Motorola introduced the MC6809 in 1978. It was an ambitious and well thought-through 8-bit design that was source compatible with the 6800, and implemented using purely hard-wired logic (subsequent 16-bit microprocessors typically used microcode to some extent, as CISC design requirements were becoming too complex for pure hard-wired logic).
Another early 8-bit microprocessor was the Signetics 2650, which enjoyed a brief surge of interest due to its innovative and powerful instruction set architecture.
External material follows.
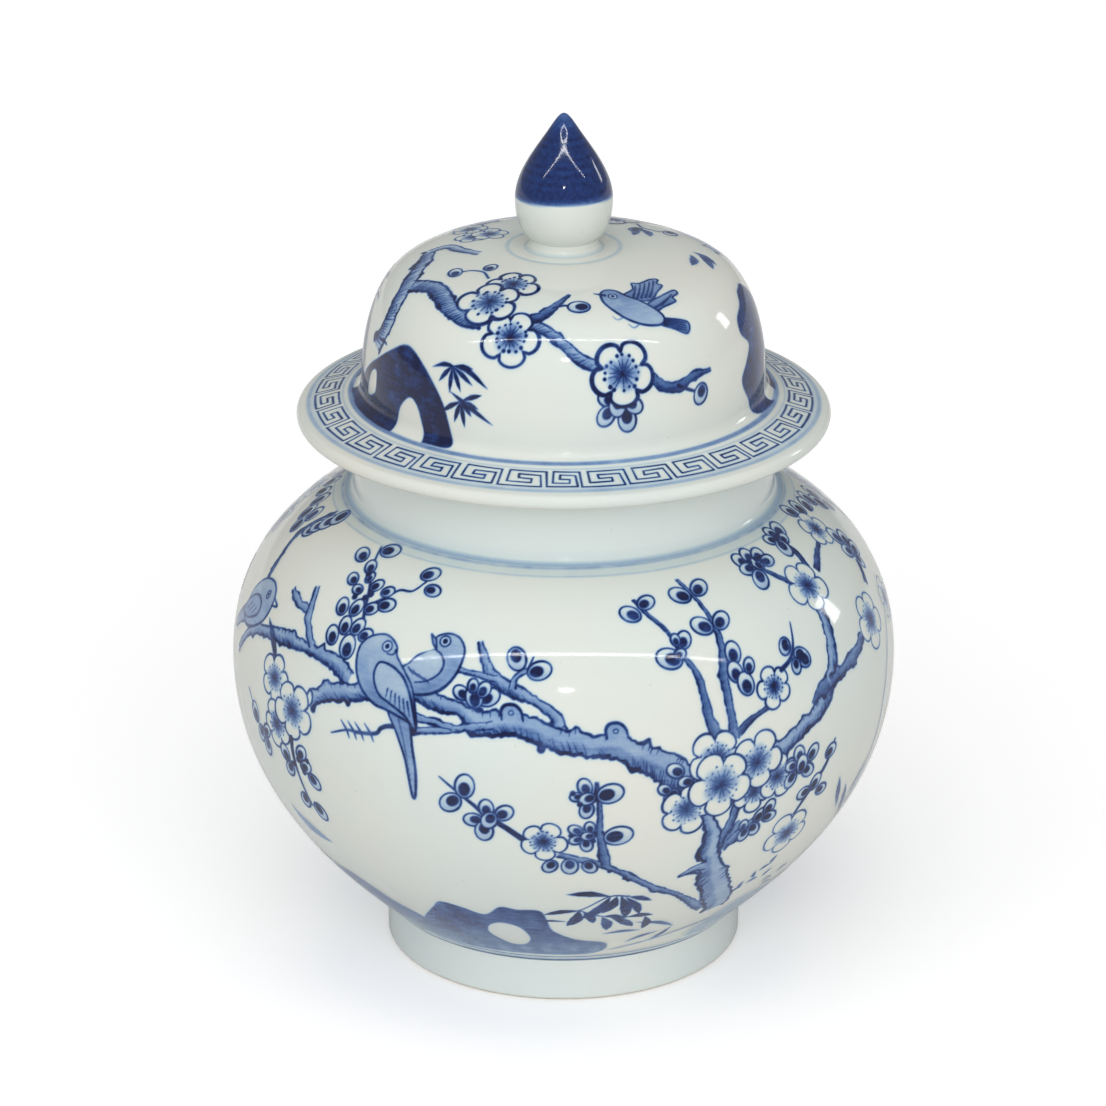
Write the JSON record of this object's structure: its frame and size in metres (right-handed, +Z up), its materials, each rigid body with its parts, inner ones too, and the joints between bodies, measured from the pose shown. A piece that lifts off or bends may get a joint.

A seminal microprocessor in the world of spaceflight was RCA's RCA 1802 (aka CDP1802, RCA COSMAC) (introduced in 1976), which was used on board the Galileo probe to Jupiter (launched 1989, arrived 1995). RCA COSMAC was the first to implement CMOS technology. The CDP1802 was used because it could be run at very low power, and because a variant was available fabricated using a special production process, silicon on sapphire (SOS), which provided much better protection against cosmic radiation and electrostatic discharge than that of any other processor of the era. Thus, the SOS version of the 1802 was said to be the first radiation-hardened microprocessor.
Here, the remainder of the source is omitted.